Man, it gets tough to just move sometimes. A rise, then a fall. Pleasure with a side of pain to follow. Ebb, flow - the cycle continues and on and on we go. Maybe this time...........
I'm not quitting. The game grows tiresome, but I think I can see the finish. I feel the rising of something that I asked for, but wasn't ready to receive. Be careful what you seek, for it may bee seeking you out as well.
It's hard to hold on to those feelings of freedom and simple joy that came with taking off and driving around experiencing new places and faces. It was heaven to be with my wife and kids all day every day, surrounded by the mind-boggling beauty that is Northern California. Back to the Bible Belt and the old routine, the dream of something better fades with the light of our shorter days, and hunkering down for winter is the order of the day. Returning to our home and finding dozens of tomatoes and peppers rotting in our garden ( I told the neighbors to please help themselves, but...) was a reminder of what we saw in Ukiah while visiting my Stepfather. Acre after acre of pears rotting in the field because the market was no longer there, and now these trees that had been planted and nurtured to produce their bounty were likely slated for destruction. Someone sought to create a field of produce and the Earth complied, but it seems that the fruit was more valuable as a "loss" than as an actual product, so let it rot. I don't get it. You'd likely get hassled if you tried to round up some for your own table, but I guess I don't know that for sure.
As winter closes in, the reminder of how severe our climate can be is very strong, especially when considering the possibility of disruption of utility service or food supply. Each region poses its unique challenges to the people living there, but here in Minnesota winter can easily take your life if you are not careful. 45 of these long, dark and cold spells have made the lure of warmer climes very attractive, and my lovely wife certainly has done her time here in the frozen tundra (native San Francisco Bay area girl). We'll see how all that might change soon enough, I guess.
Winter can be a great time for creative pursuits, and I'd like to devote a good deal of my time trying to produce some music that I can be proud of. If not my own, then as a sideman for someone else. Not looking to market anything or go on tour, just looking to unload some of the crap that has piled up around and inside me and a Strat into a cranked Boogie seems the best avenue towards that expression. This was how I first experienced Divinity working through me when I achieved that place of "no-mind" and was awed at the music that came through me from somewhere else. I know I could never play like that, so someone else must have been doing the work. It was ecstasy, even though typically these moments are brief and hard to sustain or even arrive at. Thank you so much for that gift.
I'm not a lyrics guy at all, and have had the pleasure of collaborating with folks much more skilled in that area. One of the greatest challenges where musical expression is concerned is the need to involve others to fully realize these songs. My own self-critic has trashed more takes than I care to admit, and sometimes it is critical to have another ear, another perspective, and honest support when trying to decide when you have "the one". I hope to find this again someday soon, and get some of this stuff off my chest. After all, collaborating means dealing other people and all that comes with it. We'll see. Winter is a blessing in this regard, as the trips to the cabin or a golf outing won't be a hindrance when trying to gather my posse together to make some noise.

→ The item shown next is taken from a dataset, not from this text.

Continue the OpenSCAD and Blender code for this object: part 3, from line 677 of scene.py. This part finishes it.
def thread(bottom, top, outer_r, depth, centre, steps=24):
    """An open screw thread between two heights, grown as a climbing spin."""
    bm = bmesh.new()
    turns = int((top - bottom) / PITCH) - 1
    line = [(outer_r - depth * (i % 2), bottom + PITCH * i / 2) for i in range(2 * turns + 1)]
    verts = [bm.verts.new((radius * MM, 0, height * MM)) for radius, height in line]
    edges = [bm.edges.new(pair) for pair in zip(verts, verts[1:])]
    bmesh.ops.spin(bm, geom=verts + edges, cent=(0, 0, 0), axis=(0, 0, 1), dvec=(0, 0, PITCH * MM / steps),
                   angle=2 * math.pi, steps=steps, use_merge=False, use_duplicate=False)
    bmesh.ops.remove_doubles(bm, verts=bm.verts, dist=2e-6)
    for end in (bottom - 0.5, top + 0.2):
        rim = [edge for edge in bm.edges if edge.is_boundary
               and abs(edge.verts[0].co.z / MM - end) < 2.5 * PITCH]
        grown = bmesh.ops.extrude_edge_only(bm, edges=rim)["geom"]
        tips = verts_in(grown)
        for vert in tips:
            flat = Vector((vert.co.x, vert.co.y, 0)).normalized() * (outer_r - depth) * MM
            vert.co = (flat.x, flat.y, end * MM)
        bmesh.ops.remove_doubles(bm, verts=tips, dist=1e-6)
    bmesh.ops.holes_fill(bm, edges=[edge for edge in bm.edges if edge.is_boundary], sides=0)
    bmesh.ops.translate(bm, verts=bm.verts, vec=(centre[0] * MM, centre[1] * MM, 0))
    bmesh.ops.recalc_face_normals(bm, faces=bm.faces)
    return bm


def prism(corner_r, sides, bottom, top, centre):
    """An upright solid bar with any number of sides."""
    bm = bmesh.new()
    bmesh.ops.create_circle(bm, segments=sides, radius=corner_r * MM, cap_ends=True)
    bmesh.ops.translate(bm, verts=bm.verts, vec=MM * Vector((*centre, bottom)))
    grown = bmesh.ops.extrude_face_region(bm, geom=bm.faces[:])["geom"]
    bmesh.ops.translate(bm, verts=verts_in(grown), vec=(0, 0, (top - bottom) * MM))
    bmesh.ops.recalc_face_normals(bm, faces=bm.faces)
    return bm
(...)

I imagine this type of rambling is of less value to most folks than reporting on hidden agendas or delivering deep and profound insights into the world and its workings, but I'm a simple guy with opinions that are mostly reserved for those that ask for them, and I am quick to point out that I know very little so I'm sorry if this seems like self-absorbed fluff. So many people do such a great job of the other kind of blogging, that I figure it clears the way for folks like me to clear the air and share the little things - the daily struggles and triumphs that to me are what life is about. I can change the world, but in this case the world is not what one might first imagine when I say that word.
I'll close whatever this is with some words that came to me as I was slowly waking this morning. Could be a song, or maybe just words. I'm not going to call it poetry, but maybe someone will get a chuckle out of it.

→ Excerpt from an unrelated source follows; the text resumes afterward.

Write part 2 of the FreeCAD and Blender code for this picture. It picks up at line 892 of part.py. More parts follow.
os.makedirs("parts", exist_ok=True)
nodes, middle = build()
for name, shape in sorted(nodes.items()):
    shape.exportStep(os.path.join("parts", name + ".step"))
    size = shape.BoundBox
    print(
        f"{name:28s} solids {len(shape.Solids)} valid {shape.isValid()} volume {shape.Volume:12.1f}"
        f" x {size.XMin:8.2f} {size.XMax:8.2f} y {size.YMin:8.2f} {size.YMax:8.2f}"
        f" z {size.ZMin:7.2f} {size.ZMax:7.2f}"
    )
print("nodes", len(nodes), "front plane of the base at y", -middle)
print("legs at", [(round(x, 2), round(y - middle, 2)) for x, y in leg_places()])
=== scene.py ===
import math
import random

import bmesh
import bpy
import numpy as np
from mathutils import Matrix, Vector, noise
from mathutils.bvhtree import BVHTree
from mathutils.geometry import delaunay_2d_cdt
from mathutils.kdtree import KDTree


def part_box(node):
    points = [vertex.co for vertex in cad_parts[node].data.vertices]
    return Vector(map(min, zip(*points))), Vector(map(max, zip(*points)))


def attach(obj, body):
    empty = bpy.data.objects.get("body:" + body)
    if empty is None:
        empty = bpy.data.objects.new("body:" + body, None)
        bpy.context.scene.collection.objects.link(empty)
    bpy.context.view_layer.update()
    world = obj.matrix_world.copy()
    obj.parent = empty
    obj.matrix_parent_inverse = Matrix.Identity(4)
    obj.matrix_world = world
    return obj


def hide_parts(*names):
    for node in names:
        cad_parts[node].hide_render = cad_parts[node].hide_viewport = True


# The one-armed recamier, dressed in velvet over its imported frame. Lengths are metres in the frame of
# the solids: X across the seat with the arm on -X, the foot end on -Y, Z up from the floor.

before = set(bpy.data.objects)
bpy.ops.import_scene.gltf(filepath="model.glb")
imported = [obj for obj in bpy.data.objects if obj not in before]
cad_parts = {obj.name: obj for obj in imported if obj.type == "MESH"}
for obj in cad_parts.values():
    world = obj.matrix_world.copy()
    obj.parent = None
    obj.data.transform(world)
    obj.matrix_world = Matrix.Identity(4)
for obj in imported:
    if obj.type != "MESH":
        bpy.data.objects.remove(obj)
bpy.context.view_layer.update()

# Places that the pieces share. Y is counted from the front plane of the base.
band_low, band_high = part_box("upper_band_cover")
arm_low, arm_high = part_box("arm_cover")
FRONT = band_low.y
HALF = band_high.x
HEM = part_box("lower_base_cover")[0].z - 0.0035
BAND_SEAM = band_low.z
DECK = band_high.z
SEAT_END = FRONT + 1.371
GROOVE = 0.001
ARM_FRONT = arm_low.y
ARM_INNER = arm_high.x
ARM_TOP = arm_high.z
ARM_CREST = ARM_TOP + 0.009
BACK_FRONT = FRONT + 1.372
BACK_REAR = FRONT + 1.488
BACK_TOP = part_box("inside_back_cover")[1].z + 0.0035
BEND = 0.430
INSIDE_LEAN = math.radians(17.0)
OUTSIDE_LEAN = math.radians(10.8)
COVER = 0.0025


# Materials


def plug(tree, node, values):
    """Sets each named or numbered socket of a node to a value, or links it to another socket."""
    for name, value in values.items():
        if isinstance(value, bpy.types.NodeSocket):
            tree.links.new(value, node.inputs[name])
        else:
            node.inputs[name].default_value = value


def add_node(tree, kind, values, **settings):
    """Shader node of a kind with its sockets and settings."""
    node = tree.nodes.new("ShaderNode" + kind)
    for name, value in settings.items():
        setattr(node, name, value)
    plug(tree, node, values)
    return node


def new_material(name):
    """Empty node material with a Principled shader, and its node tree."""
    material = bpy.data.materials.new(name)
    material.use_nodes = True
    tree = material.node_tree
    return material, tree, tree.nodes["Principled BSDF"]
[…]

They say that time is moving faster, that change is due both slave and master, heralded by Earth disaster, thank God I have my Telecaster.
"Big Al" Gore the greenhouse punk, kool-aid served and eagerly drunk, climate science exposed as junk, truth waves rise - who'da thunk?
We cast our gaze to heavens above, we walk the Earth and search for love, we kneel and pray, push and shove, and carry on as Hawk and Dove.
In a moment's time we travel far, accompanied by our warming star, we're moving swiftly, yes we are, spinning towards the Avatar.
The milky way is not our home, our true birthplace as yet unknown, on this voyage we have grown, the truth of All soon will be shown
What thing inhabits your reactive mind? In which direction are you inclined? By thoughts and actions we are defined, look inside, what will you find?
The age of Kali, the love of gold, money is the measure, or so I'm told, even people bought and sold, man this shit is getting old.